Pourquoi s’attacher sinon à l’Arabie saoudite, si ce n’est pour lui vendre des armes ? On voit aujourd’hui où le communautarisme mène. Quand Emir Kir est élu chez nous, même s’il veut nous faire croire que l’extrême droite belge est différente de l’extrême droite turque, c’est avec des arguments nationalistes, de même que l’a été Mahinur Özdemir, première élue voilée au Parlement bruxellois, aujourd’hui ambassadrice de la Turquie en Algérie ! Non seulement ces élus ne sont pas détachés de leur pays d’origine, mais il est rare que ces pays d’origine ne soient pas une dictature ou une théocratie ».
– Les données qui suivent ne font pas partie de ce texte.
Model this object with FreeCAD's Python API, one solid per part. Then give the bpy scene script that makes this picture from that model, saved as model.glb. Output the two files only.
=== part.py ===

De l’avis de plusieurs de nos interlocuteurs, la définition du communautarisme devrait être clarifiée. Comme s’il n’était pas évident que ce que l’on condamne n’est pas le choix des candidats aux élections de s’adresser à ceux qu’ils considèrent comme leur principale cible, mais bien le double-discours dont certains font preuve, dans leur langue d’origine. Un double-discours, pour une double allégeance, relayant souvent d’autres valeurs avec les dérives que l’on connait, et qui entretient la confusion entre le pays dans lequel ils vivent et se portent candidats, et celui dont ils sont originaires, avec lequel ils ont naturellement gardé une attache. Mais jusqu’à quel point ? On évoquera toujours la communauté juive en évoquant la communauté musulmane, par souci d’équilibre sans doute, et qu’importe finalement la réalité. Comparer le cas des candidats juifs à celui des candidats d’origine turque (pour le cas d’Emir Kir) ne fait malheureusement qu’entretenir l’amalgame entre Juif et israélien, desservant le combat démocratique en faisant diversion pour renvoyer les communautés dos à dos.